Let’s look at a new model:

At runtime, these layers are assembled into a structured context with a preamble describing to the model how to interpret them. The capability has no embedded knowledge of the domain-specific context being injected.

What the capability is aware of is HOW, WHERE and WHY it will consume assembled context. This means that the skill is aware of its role in an enterprise scale system, and it is intentionally abstract, deferring all non-essential decisions to the policy layers.

In our example, a pull request capability knows how to open a pull request, read the diff and then some fundamental instructions, such as “suggest inline changes where appropriate. Explain your rationale for feedback. Give the user a recommendation.” These do not change across an enterprise. These represent the most abstract definition of a pull request review. The key is that the capability knows that it should load the effective policy for this user and apply it to the underlying fundamental tasks — a policy aware capability understands its place in an enterprise.

Key Properties of the Model

This architecture introduces several important properties:

Separation of concerns
Capabilities perform work. Context defines behavior.

Dynamic governance
Rules are evaluated and applied at execution time, not enforced statically.

Composability
New context layers can be added without modifying capabilities.

Convergence over time
Improvements to capabilities benefit all users.
Improvements to context refine behavior locally without fragmentation.

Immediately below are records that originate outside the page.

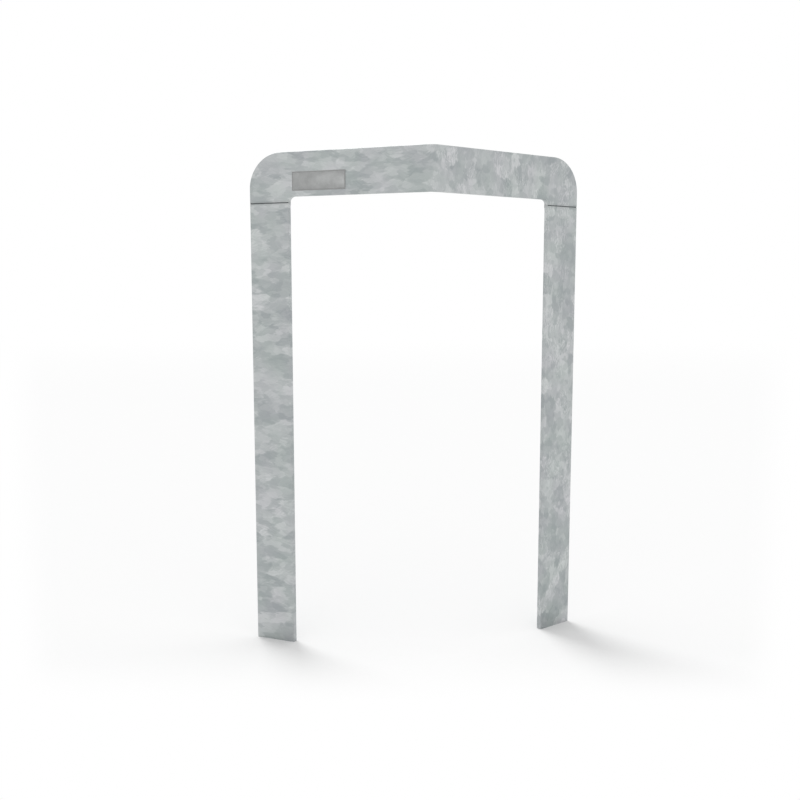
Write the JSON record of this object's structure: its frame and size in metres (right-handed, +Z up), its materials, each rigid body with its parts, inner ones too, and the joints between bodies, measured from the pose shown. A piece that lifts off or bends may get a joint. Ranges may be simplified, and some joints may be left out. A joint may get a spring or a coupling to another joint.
{
  "type": "hoop bike rack",
  "caption": "Inverted-U hoop of galvanised flat steel, folded to a V in plan, with legs that are set into the ground, for leaning and locking bicycles.",
  "frame": {"origin": "at ground level, midway between the centre lines of the two legs", "axes": "+Z up; -Y to the front, where the fold points; +X to the right seen from the front"},
  "size_m": [0.6042, 0.1811, 1.14],
  "materials": {
    "galvanised_plate": "hot-dip galvanised, light grey zinc with a soft spangle",
    "galvanised_bar": "hot-dip galvanised, light grey zinc with a soft spangle",
    "galvanised_weld": "hot-dip galvanised weld metal, slightly darker"
  },
  "bodies": {
    "root": {"head": "galvanised_plate", "left_leg": "galvanised_bar", "right_leg": "galvanised_bar", "left_weld": "galvanised_weld", "right_weld": "galvanised_weld"}
  },
  "joints": []
}
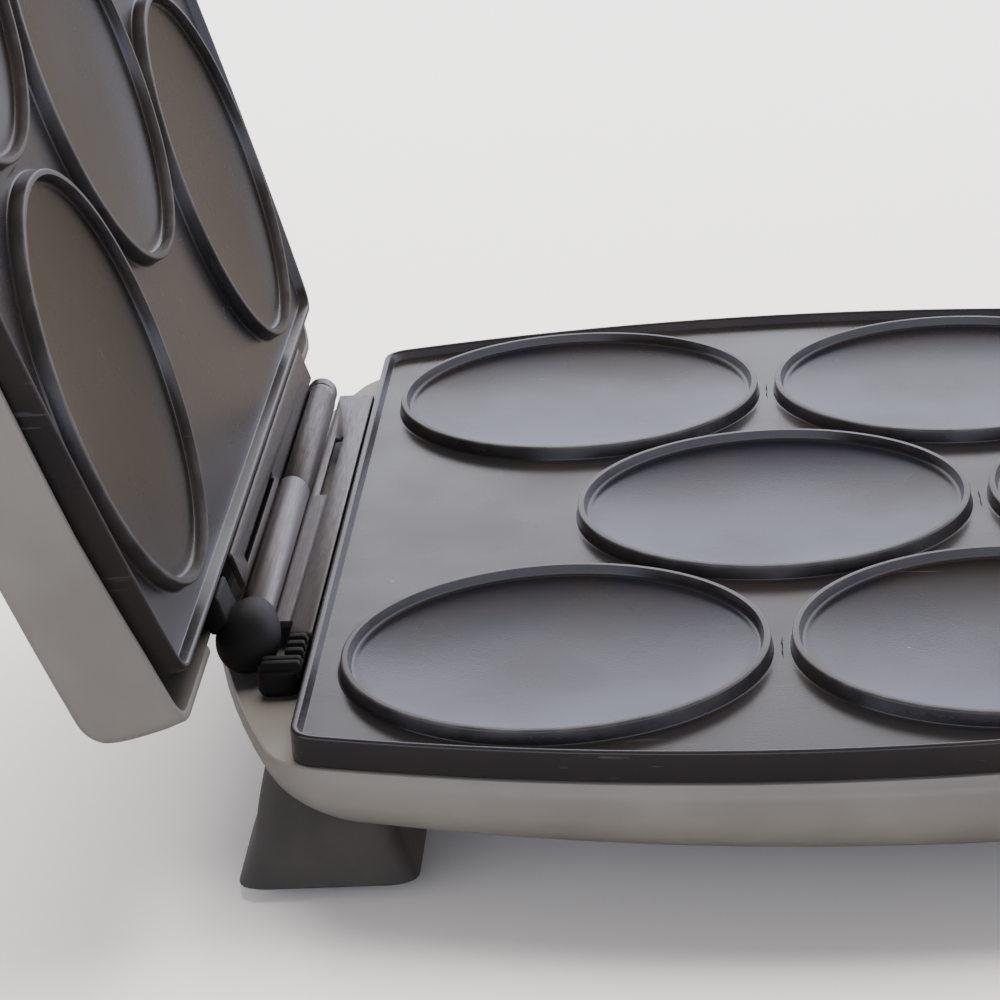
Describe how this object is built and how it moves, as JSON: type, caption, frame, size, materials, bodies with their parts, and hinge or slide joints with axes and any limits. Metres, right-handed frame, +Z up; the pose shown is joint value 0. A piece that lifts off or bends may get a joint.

DCAP is a control plane for AI execution. It assembles the right context at the right moment, lets the model interpret it, and governs the outcome — action by action.

Contrast With Existing Systems

Most current systems embed behavior in one of two places:

Inside the capability itself
Inside repeated prompts at invocation time

Both approaches lead to duplication and drift.

In this model, behavior is externalized and composed dynamically, allowing the system to scale without fragmentation.

How the System Scales: Layered Context

This separation has a direct impact on how capabilities evolve over time.

In most mature systems, variation does not live inside the capability itself. It is defined externally — through layered configuration, policy, and override. Infrastructure behaves differently across environments without being rewritten. Identity systems enforce global standards while allowing local exceptions. Interfaces adapt through cascading rules rather than duplication.

AI systems are currently missing this layer entirely.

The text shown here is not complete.